Gebruik de selectievakjes in het dialoogvenster Achtergrondafbeeldingen om de afbeeldingen voor het huidige werkblad in en uit te schakelen. U kunt meerdere afbeeldingen tonen door meerdere afbeeldingen op één werkblad in te schakelen. U hebt bijvoorbeeld meerdere afbeeldingen die u op de achtergrond naast elkaar wilt plaatsen om een grotere achtergrondafbeelding te maken.
Een achtergrondafbeelding in- of uitschakelen:
Selecteer Kaart > Achtergrondafbeeldingen.
Schakel in het dialoogvenster Achtergrondafbeeldingen de selectievakjes in naast de afbeeldingen die u wilt inschakelen.
Klik op OK.
Tonen/Verbergen toevoegen aan voorwaarden voor achtergrondafbeeldingen
Wanneer u een achtergrondafbeelding toevoegt en deze inschakelt, wordt de afbeelding automatisch weergegeven op elk werkblad waarin de vereiste velden in de weergave worden gebruikt. Om te voorkomen dat een afbeelding op alle werkbladen wordt weergegeven, kunt u voorwaarden voor tonen/verbergen opgeven. Voorwaarden voor tonen/verbergen zijn voorwaardelijke instructies die u definieert om op te geven wanneer de afbeelding moet worden getoond. U hebt bijvoorbeeld een plattegrondafbeelding voor een gebouw met meerdere verdiepingen. Hoewel elke afbeelding is gekoppeld aan dezelfde coördinaten (de hoeken van het gebouw), wilt u niet de plattegrond van de eerste verdieping weergeven als u naar de informatie op de derde verdieping kijkt. In dit geval kunt u een voorwaarde opgeven om alleen de afbeelding op de eerste verdieping te tonen als het veld Verdieping gelijk is aan één.

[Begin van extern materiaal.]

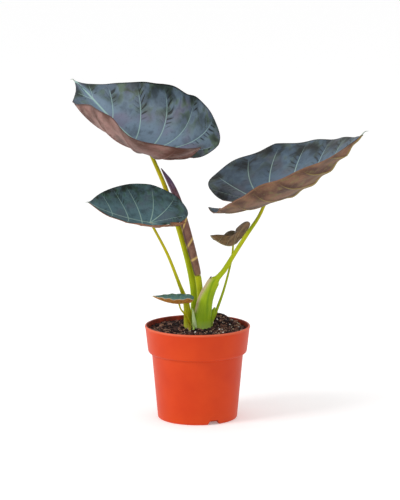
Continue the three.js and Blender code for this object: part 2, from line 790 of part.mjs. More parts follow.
function cormSolid(growth) {
  const profile = [new THREE.Vector2(0, -CORM_HALF_HEIGHT - growth)];
  const rings = 9;
  for (let k = 1; k < rings; k += 1) {
    const angle = -90 + (180 * k) / rings;
    const scar = k % 2 === 0 ? 0.6 : 0;
    const radius = (CORM_RADIUS - scar) * Math.cos(angle * RADIANS) ** 0.8 + growth;
    profile.push(new THREE.Vector2(radius, (CORM_HALF_HEIGHT + growth) * Math.sin(angle * RADIANS)));
  }
  profile.push(new THREE.Vector2(0, CORM_HALF_HEIGHT + growth));
  const barrel = new THREE.LatheGeometry(profile, 14);
  barrel.rotateX(90 * RADIANS);
  barrel.translate(CORM_CENTRE.x, CORM_CENTRE.y, CORM_CENTRE.z);
  let corm = solidOf(barrel);
  for (let index = 0; index < ROOT_COUNT; index += 1) {
    corm = corm.add(cormRoot(index, growth));
  }
  return corm;
}

// The height of the potting mix: level near the rim, heaped round the stems and behind them.
function soilHeight(x, y) {
  const crown = 3.2 * Math.exp(-((x - 2) ** 2 + y ** 2) / 500);
  const heap = 10.5 * Math.exp(-((x - 21) ** 2 + (y - 27) ** 2) / 190);
  const lumps = 0.9 * Math.sin(0.61 * x + 1.3) * Math.sin(0.53 * y + 0.4);
  const grains = 0.6 * Math.sin(1.31 * x - 0.87 * y) * Math.cos(0.93 * x + 1.17 * y);
  return SOIL_LEVEL + crown + heap + lumps + grains;
}

function potInnerRadius(z) {
  if (z <= COLLAR_LOW_Z) {
    const height = (z - FLOOR_TOP) / (COLLAR_LOW_Z - FLOOR_TOP);
    return THREE.MathUtils.lerp(FOOT_RADIUS, BODY_TOP_RADIUS, height) - WALL;
  }
  return THREE.MathUtils.mapLinear(z, COLLAR_LOW_Z + 2, POT_HEIGHT, COLLAR_LOW_RADIUS - WALL, RIM_RADIUS - 2);
}

function soilBlock() {
  const lowZ = FLOOR_TOP + SOIL_GAP;
  const footRadius = potInnerRadius(lowZ) - 1.2;
  const stepRadius = potInnerRadius(COLLAR_LOW_Z) - SOIL_GAP;
  const collarRadius = potInnerRadius(COLLAR_LOW_Z + 2.4) - SOIL_GAP;
  const rimRadius = potInnerRadius(SOIL_LEVEL) - 1;
  const edge = [
    [footRadius, lowZ],
    [stepRadius, COLLAR_LOW_Z + 0.2],
    [collarRadius, COLLAR_LOW_Z + 2.8],
  ];
  const points = [];
  const triangles = [];
  const ringOf = (radius, heightAt) => {
    for (let k = 0; k < SOIL_SIDES; k += 1) {
      const angle = (k * 2 * Math.PI) / SOIL_SIDES;
      const x = radius * Math.cos(angle);
      const y = radius * Math.sin(angle);
      points.push(new THREE.Vector3(x, y, heightAt(x, y)));
    }
  };
  edge.forEach(([radius, z]) => ringOf(radius, () => z));
  for (let ring = SOIL_RINGS; ring > 0; ring -= 1) {
    ringOf((rimRadius * ring) / SOIL_RINGS, soilHeight);
  }
  const ringCount = edge.length + SOIL_RINGS;
  for (let ring = 0; ring < ringCount - 1; ring += 1) {
    for (let k = 0; k < SOIL_SIDES; k += 1) {
      const a = ring * SOIL_SIDES + k;
      const b = ring * SOIL_SIDES + ((k + 1) % SOIL_SIDES);
      triangles.push(a, b, b + SOIL_SIDES, a, b + SOIL_SIDES, a + SOIL_SIDES);
    }
  }
  const bottom = points.push(new THREE.Vector3(0, 0, lowZ)) - 1;
  const top = points.push(new THREE.Vector3(0, 0, soilHeight(0, 0))) - 1;
  const last = (ringCount - 1) * SOIL_SIDES;
  for (let k = 0; k < SOIL_SIDES; k += 1) {
    const next = (k + 1) % SOIL_SIDES;
    triangles.push(bottom, next, k, top, last + k, last + next);
  }
  return solidOf(geometryOf(points, triangles));
}

// A bark chip or a lump of perlite: a small block with its corners knocked about, half sunk.
function soilChip(index) {
  const random = randomFrom(97 * index + 5);
  const radius = 15 + 27 * Math.sqrt(random());
  const turn = index * 137.5 * RADIANS;
  const x = radius * Math.cos(turn);
  const y = radius * Math.sin(turn);
  const chip = new THREE.BoxGeometry(3 + 5 * random(), 2.5 + 3 * random(), 1.6 + 1.6 * random());
  const merged = mergeVertices(chip.deleteAttribute("normal").deleteAttribute("uv"), 1e-4);
  const corners = merged.getAttribute("position");
  for (let k = 0; k < corners.count; k += 1) {
    const nudge = () => 0.9 * (random() - 0.5);
    const aside = [corners.getX(k) + nudge(), corners.getY(k) + nudge()];
    corners.setXYZ(k, ...aside, corners.getZ(k) + 0.5 * nudge());
  }
  merged.rotateX((random() - 0.5) * 0.7);
  merged.rotateY((random() - 0.5) * 0.7);
  merged.rotateZ(random() * Math.PI);
  merged.translate(x, y, soilHeight(x, y) + 0.25);
  return solidOf(merged);
}

function makeSoil(stemRooms) {
  let soil = soilBlock();
  for (let index = 0; index < CHIP_COUNT; index += 1) {
    soil = soil.add(soilChip(index));
  }
  soil = soil.subtract(cormSolid(CLEARANCE));
  stemRooms.forEach((room) => {
    soil = soil.subtract(room);
  });
  return new THREE.Mesh(largestBody(soil), material(COLOURS.soil, 0.95));
}

// Each stem is trimmed under its own blade, and cut clear of the corm and of the stems before it.
function makeStems() {
  const stems = {};
  const taken = [cormSolid(CLEARANCE)];
  for (const [name, stem] of Object.entries(STEMS)) {
    let solid = solidOf(stemGeometry(stem, 0));
    if (BLADES[name]) {
      solid = solid.subtract(stemEndBlock(BLADES[name]));
    }
    taken.forEach((room) => {
      solid = solid.subtract(room);
    });
    taken.push(solidOf(stemGeometry(stem, CLEARANCE)));
    stems[name] = new THREE.Mesh(largestBody(solid), material(COLOURS.stem, 0.5));
  }
  return stems;
}

const plant = new THREE.Group();
for (const [name, leaf] of Object.entries(BLADES)) {
  const blade = makeBlade(leaf);
  blade.name = "blade_" + name;
  plant.add(blade);
}
for (const [name, stem] of Object.entries(makeStems())) {
  stem.name = "petiole_" + name;
  plant.add(stem);
}
const roll = new THREE.Mesh(rollGeometry(), material(COLOURS.roll, 0.5));
roll.name = "rolled_leaf";
plant.add(roll);
const corm = new THREE.Mesh(largestBody(cormSolid(0)), material(COLOURS.corm, 0.9));
corm.name = "corm_with_roots";
plant.add(corm);

const pot = makePot();
pot.name = "nursery_pot";
const stemRooms = Object.values(STEMS).map((stem) => solidOf(stemGeometry(stem, STEM_HOLE_GROWTH)));
const soil = makeSoil(stemRooms);
soil.name = "potting_mix";

const potted = new THREE.Group();
potted.add(pot, soil, plant);
export default potted;
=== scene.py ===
import math

import bpy
import numpy as np
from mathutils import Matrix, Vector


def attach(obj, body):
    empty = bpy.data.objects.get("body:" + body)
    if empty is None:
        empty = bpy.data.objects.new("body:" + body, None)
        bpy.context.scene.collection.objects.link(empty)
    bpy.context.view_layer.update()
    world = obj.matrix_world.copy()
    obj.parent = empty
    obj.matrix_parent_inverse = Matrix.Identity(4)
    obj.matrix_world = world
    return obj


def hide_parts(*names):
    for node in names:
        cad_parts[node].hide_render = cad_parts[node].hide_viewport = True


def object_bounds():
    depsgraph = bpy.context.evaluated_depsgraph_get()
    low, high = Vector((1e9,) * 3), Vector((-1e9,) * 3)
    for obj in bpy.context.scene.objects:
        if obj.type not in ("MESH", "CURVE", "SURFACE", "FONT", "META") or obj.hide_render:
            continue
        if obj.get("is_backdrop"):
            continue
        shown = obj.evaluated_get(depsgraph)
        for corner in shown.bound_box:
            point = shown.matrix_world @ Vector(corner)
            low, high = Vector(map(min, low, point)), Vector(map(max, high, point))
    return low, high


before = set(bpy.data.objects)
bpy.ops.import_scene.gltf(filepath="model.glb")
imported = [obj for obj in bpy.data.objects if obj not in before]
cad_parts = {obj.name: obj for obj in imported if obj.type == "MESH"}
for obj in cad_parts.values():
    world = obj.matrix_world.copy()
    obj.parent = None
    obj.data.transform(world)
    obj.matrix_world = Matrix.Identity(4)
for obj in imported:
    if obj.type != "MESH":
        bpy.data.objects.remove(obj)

cad_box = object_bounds()

# The nursery pot: one injection-moulded shell of terracotta-orange polypropylene, 105 mm over its
# rim, with a stepped collar, a rolled rim and three drain notches in its foot ring. It leaves its
# mould in one piece, and everything else stands in it.
MM = 0.001
POT_SIDES = 160
# Each corner of the wall's section, from the middle of the base round to the middle of the floor:
# radius, height and how far the corner is rounded.
POT_CORNERS = [
    (20, 0, 0.5),
    (21, 1.8, 0.5),
    (34.5, 1.8, 0.5),
    (35.5, 0, 0.5),
    (39.8, 0, 1.7),
    (40.35, 6, 0.3),
    (45.8, 66.1, 0.9),
    (49.3, 66.2, 3.0),
    (52.2, 91.6, 0.9),
    (52.6, 92.2, 0.5),
    (52.5, 93.9, 0.9),
    (50.6, 93.9, 0.9),
    (50.4, 92, 0.5),
    (48.1, 69.6, 1.4),
    (44.5, 67.4, 1.4),
    (38.97, 8, 0.3),
    (38.5, 3.2, 1.2),
]
POT_FLOOR_TOP = 3.2
POT_INSIDE_FROM = 11  # the corner of the section where the inner wall starts
NOTCH_COUNT = 3
NOTCH_FIRST_ANGLE = 24.2  # degrees from the front towards the right
# Half of a notch's outline: half width and height.
NOTCH_OUTLINE = [(7.1, -1), (6.4, 0.3), (4.4, 3.7), (3.5, 4.4)]
NOTCH_REACH = (33.5, 43)  # from inside the foot ring to clear of the wall


def linear(code):
    """A hex sRGB colour as linear RGBA."""
    parts = [int(code[k:k + 2], 16) / 255 for k in (1, 3, 5)]
    return (*[c / 12.92 if c <= 0.04045 else ((c + 0.055) / 1.055) ** 2.4 for c in parts], 1)


def add_node(tree, kind, inputs=None, stops=(), **settings):
    """Adds a node with its settings, and gives each input its value or its link."""
    made = tree.nodes.new(kind)
    for name, value in settings.items():
        setattr(made, name, value)
    for key, value in (inputs or {}).items():
        socket = made.inputs[key] if isinstance(key, int) else next(
            s for s in made.inputs if s.name == key and s.enabled)
        if isinstance(value, bpy.types.Node):
            value = next(s for s in value.outputs if s.enabled)
        if isinstance(value, bpy.types.NodeSocket):
            tree.links.new(value, socket)
        else:
            socket.default_value = value
    for k, (place, colour) in enumerate(stops):
        elements = made.color_ramp.elements
        element = elements[k] if k < 2 else elements.new(place)
        element.position = place
        element.color = linear(colour)
    return made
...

Voorwaarden voor tonen/verbergen opgeven:
Selecteer
en selecteer vervolgens een databron.Selecteer in het dialoogvenster Achtergrondafbeeldingen de afbeelding waaraan u een voorwaarde wilt toevoegen en klik op Bewerken.

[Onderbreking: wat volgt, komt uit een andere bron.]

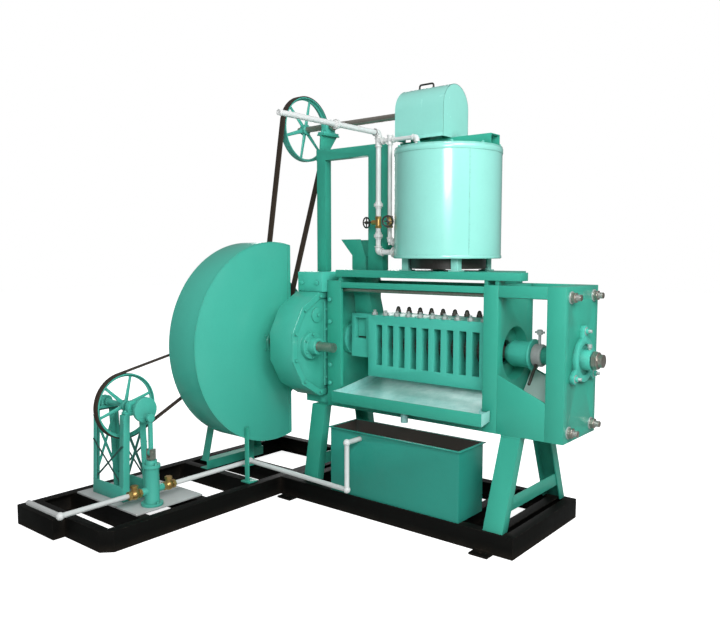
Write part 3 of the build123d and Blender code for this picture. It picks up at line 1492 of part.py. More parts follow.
def pump_pipework():
    y_out, y_in, z = pump_ports()
    valve = 90.0
    riser_top = skid_height + tank_height - 45
    suction = pipe_run(
        [
            (pump_x, y_in + valve, z),
            (pump_x, suction_run_y, z),
            (suction_riser_x, suction_run_y, z - 25),
            (suction_riser_x, suction_run_y, riser_top),
            (suction_riser_x, tank_front_y + 30, riser_top),
        ],
        pipe_radius,
    )
    cock_x = -150.0
    delivery = pipe_run(
        [
            (pump_x, y_out - valve, z),
            (pump_x, delivery_turn_y, z),
            (delivery_end_x, delivery_turn_y, z),
        ],
        pipe_radius,
    )
    delivery -= bar_x(delivery_end_x, delivery_end_x + 60, delivery_turn_y, z, pipe_radius - pipe_wall)
    return group([suction, delivery])


# Directions in which the stems of the two steam valves point, as turns about Z from +X
def stem_places():
    return [(inlet_drop_x, 180.0), (bypass_drop_x, bypass_stem_turn)]


# Brass fittings: two check valves at the pump, and the bodies of the two steam valves
def valve_bodies():
    y_out, y_in, z = pump_ports()
    bodies = []
    for y0, y1 in ((y_out - 90, y_out), (y_in, y_in + 90)):
        middle = (y0 + y1) / 2
        valve = bar_y(y0, y1, pump_x, z, 21)
        valve += Pos(pump_x, middle, z) * Sphere(33)
        valve += bar_z(z, z + 48, pump_x, middle, 19)
        valve += hexagon_z(z + 40, z + 56, pump_x, middle, 24)
        valve += hexagon_y(y0, y0 + 18, pump_x, z, 28)
        valve += hexagon_y(y1 - 18, y1, pump_x, z, 28)
        bodies.append(valve)
    for x, turn in stem_places():
        valve = bar_z(-38, 38, 0, 0, 18)
        valve += hexagon_z(-38, -24, 0, 0, 23)
        valve += hexagon_z(24, 38, 0, 0, 23)
        valve += bar_x(0, valve_stem_length - 50, 0, 0, 16)
        valve -= bar_x(12, valve_stem_length, 0, 0, stem_radius + running_clearance)
        bodies.append(Pos(x, drop_pipe_y, valve_height) * Rotation(0, 0, turn) * valve)
    return group(bodies)


def handwheel(x, turn):
    r = handwheel_radius
    hub = valve_stem_length
    wheel = Pos(hub, 0, 0) * Rotation(0, 90, 0) * Torus(r, 5)
    wheel += bar_x(hub - 9, hub + 9, 0, 0, 10)
    for i in range(4):
        wheel += Rotation(90 * i, 0, 0) * block(hub - 3, hub + 3, 0, r, -3, 3)
    wheel += bar_x(14, hub + 4, 0, 0, stem_radius)
    return Pos(x, drop_pipe_y, valve_height) * Rotation(0, 0, turn) * wheel


def steam_pipework():
    r = steam_pipe_radius
    y = drop_pipe_y
    top = header_height
    low = kettle_bottom + 40
    branch_low = low + 65
    shell_left = kettle_x - sqrt(kettle_radius**2 - y**2)
    over = valve_height + 38
    under = valve_height - 38
    header = pipe_run([(inlet_drop_x, header_end_y, top), (inlet_drop_x, y, top), (inlet_drop_x, y, over)], r)
    header -= bar_y(header_end_y, header_end_y + 60, inlet_drop_x, top, r - pipe_wall)
    small = r * 0.8
    branch_top = top - 54
    bypass = pipe_run([(inlet_drop_x, y, branch_top), (bypass_drop_x, y, branch_top)], small)
    bypass += pipe_run([(bypass_drop_x, y, branch_top), (bypass_drop_x, y, over)], small)
    bypass += pipe_run([(bypass_drop_x, y, branch_top), (lid_pipe_x, y, branch_top)], small)
    bypass += pipe_run([(lid_pipe_x, y, branch_top), (lid_pipe_x, y, lid_top)], small)
    for x in (bypass_drop_x, lid_pipe_x):
        bypass += Pos(x, y, branch_top) * Sphere(small * 1.45)
    inlet = pipe_run([(inlet_drop_x, y, under), (inlet_drop_x, y, low), (shell_left + 20, y, low)], r)
    small_inlet = pipe_run([(bypass_drop_x, y, under), (bypass_drop_x, y, branch_low), (shell_left + 20, y, branch_low)], small)
    kettle = bar_z(kettle_bottom, kettle_top, kettle_x, 0, kettle_radius)
    return group([header + bypass, inlet - kettle, small_inlet - kettle])


def main():
    os.makedirs("parts", exist_ok=True)
    save(skid_bolt_holes(main_skid()), "main_skid")
    save(skid_bolt_holes(pump_skid()), "pump_skid")
    save(leg_frames(), "leg_frames")
    save(feed_end_frame(), "feed_end_frame")
    save(chamber_end_plate(), "chamber_end_plate")
    save(end_frame(), "end_frame")
    save(side_rails(), "side_rails")
    save(tie_rods(), "tie_rods")
    save(housing_bolts(), "housing_bolts")
    save(worm_shaft(), "worm_shaft")
    save(worm_sections(), "worm_sections")
    save(lining_bars(), "lining_bars")
    save(cage_half(-1), "cage_front_half")
    save(cage_half(1), "cage_rear_half")
    save(cage_bolts(), "cage_bolts")
    save(feed_throat(), "feed_throat")
    save(choke_cone(), "choke_cone")
    save(choke_nut(), "choke_nut")
    save(worm_bearings(), "worm_bearings")
    save(bull_gear(), "bull_gear")
    save(pinion(), "pinion")
    save(gear_case(), "gear_case")
    save(gear_cover(), "gear_cover")
    save(drive_shaft(), "drive_shaft")
    main_wheel = spoked_pulley(main_pulley_x, drive_y, drive_z, main_pulley_radius, main_pulley_face, drive_shaft_radius, 75, 6)
    save(main_wheel, "main_pulley")
    kettle_drive = plain_pulley(kettle_belt_x, drive_y, drive_z, kettle_drive_radius, kettle_belt_width + 10, drive_shaft_radius)
    pump_drive = plain_pulley(pump_belt_x, drive_y, drive_z, pump_drive_radius, pump_belt_width + 10, drive_shaft_radius)
    save(group([kettle_drive, pump_drive]), "belt_drive_pulleys")
    top_wheel = spoked_pulley(kettle_belt_x, 0, line_shaft_z, top_pulley_radius, kettle_belt_width + 6, line_shaft_radius, 38, 6)
    save(top_wheel, "top_pulley")
    pump_wheel = spoked_pulley(pump_belt_x, pump_y, pump_shaft_height, pump_pulley_radius, pump_belt_width + 6, pump_shaft_radius, 34, 6)
    save(pump_wheel, "pump_pulley")
    drive = (drive_y, drive_z)
    kettle_loop = belt_loop(kettle_belt_x, kettle_belt_width, (*drive, kettle_drive_radius), (0, line_shaft_z, top_pulley_radius))
    save(kettle_loop, "kettle_belt")
    pump_loop = belt_loop(pump_belt_x, pump_belt_width, (*drive, pump_drive_radius), (pump_y, pump_shaft_height, pump_pulley_radius))
    save(pump_loop, "pump_belt")
    save(belt_guard(), "belt_guard")
    save(guard_supports(), "guard_supports")
    save(plummer_blocks(), "plummer_blocks")
    save(mast_portal(), "mast_portal")
    save(deck_frame(), "deck_frame")
    save(hopper(), "hopper")
    save(kettle_shell(), "kettle_shell")
    save(kettle_pan(), "kettle_pan")
    save(kettle_lid(), "kettle_lid")
    save(lid_beam(), "lid_beam")
    save(line_shaft(), "line_shaft")
    save(bevel_wheel(), "bevel_wheel")
    save(bevel_pinion(), "bevel_pinion")
    save(stirrer(), "stirrer")
    save(box_guard(), "box_guard")
    save(kettle_chute(), "kettle_chute")
    save(gate(), "discharge_gate")
    save(oil_tray(), "oil_tray")
    save(oil_tank(), "oil_tank")
    save(pump_stand(), "pump_stand")
    save(pump_base_plates(), "pump_base_plates")
    save(pump_crankshaft(), "pump_crankshaft")
    save(connecting_rod(), "connecting_rod")
    save(plunger(), "plunger")
    save(pump_cylinder(), "pump_cylinder")
    save(pump_pipework(), "pump_pipework")
    save(valve_bodies(), "valve_bodies")
    for (x, turn), name in zip(stem_places(), ("inlet_handwheel", "bypass_handwheel")):
        save(handwheel(x, turn), name)
    save(steam_pipework(), "steam_pipework")


main()
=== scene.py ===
import json
import math

import bpy
from mathutils import Matrix, Vector


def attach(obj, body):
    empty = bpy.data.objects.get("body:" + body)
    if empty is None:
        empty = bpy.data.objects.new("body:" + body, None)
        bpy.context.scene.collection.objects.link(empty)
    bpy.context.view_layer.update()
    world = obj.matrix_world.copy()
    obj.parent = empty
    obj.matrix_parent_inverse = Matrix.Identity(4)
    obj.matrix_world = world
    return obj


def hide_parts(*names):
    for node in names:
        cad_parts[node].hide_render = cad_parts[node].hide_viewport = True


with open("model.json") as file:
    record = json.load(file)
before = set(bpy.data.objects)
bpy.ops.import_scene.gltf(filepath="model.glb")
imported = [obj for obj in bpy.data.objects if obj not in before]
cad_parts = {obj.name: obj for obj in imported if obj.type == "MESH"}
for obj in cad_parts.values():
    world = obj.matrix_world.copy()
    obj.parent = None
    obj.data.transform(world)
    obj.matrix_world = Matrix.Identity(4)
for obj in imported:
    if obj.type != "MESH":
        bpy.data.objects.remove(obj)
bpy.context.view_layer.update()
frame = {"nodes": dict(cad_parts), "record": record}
record = frame["record"]
nodes = frame["nodes"]

# camera, floor and light
cameraLook = {
    "place": (3.1168, -4.0342, 1.7108),
    "turn": 39.2,
    "tilt": 5.2,
    "lens": 36.46,
    "sensor": 36.0,
}
lightLook = {
    "skyLow": 0.17,
    "skyHigh": 0.30,
    "skyFrom": -0.15,
    "skyTo": 0.85,
    "backdrop": 1.0,
    "floorSize": 60,
    "floorHeight": -0.002,
    "floorRough": 0.9,
    "floorColour": (0.95, 0.95, 0.95),
    "floorBounce": (0.45, 0.47, 0.46),
    "floorLift": 0.86,
    "centre": (0.1, -0.5, 1.2),
}
lampLooks = {
    "keyLamp": {"place": (5.2, -3.4, 4.8), "power": 175.0, "size": 2.2},
    "frontLamp": {"place": (3.6, -4.8, 3.2), "power": 125.0, "size": 1.5},
    "sideLamp": {"place": (6.0, -1.2, 4.6), "power": 75.0, "size": 2.5},
    "backLamp": {"place": (-4.5, 5.0, 3.6), "power": 130.0, "size": 3.0},
}
white = (1, 1, 1, 1)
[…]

In het volgende dialoogvenster selecteert u het tabblad Opties.
Klik op de knop Toevoegen onderaan het dialoogvenster.
Selecteer een veld waarop u de voorwaarde wilt baseren. In het hierboven beschreven voorbeeld is het veld Verdieping.
Geef op wanneer u de afbeelding wilt tonen door een waarde van het veld te selecteren. Voor dit voorbeeld is er één geselecteerd.
Klik op OK.
Er wordt een instructie voor de voorwaarde toegevoegd aan de afbeelding. In het voorbeeld van de plattegrond van een gebouw is de instructie voor de voorwaarden: De afbeelding alleen tonen wanneer Verdieping gelijk is aan Eén.
Klik tweemaal op OK om de dialoogvensters Achtergrondafbeeldingen te sluiten en de wijzigingen toe te passen.
Wanneer u meerdere voorwaarden toevoegt, wordt de achtergrondafbeelding alleen getoond als aan alle voorwaarden is voldaan. Als een achtergrondafbeelding bijvoorbeeld twee voorwaarden heeft voor Gebouwnaam en Verdieping, wordt deze alleen getoond als het Gebouw Greenwood Estates is en de Verdieping 3 is.
Een achtergrondafbeelding verwijderen
Als u een achtergrondafbeelding niet langer wilt gebruiken, kunt u deze uitschakelen of verwijderen, waardoor deze niet meer beschikbaar is voor alle werkbladen.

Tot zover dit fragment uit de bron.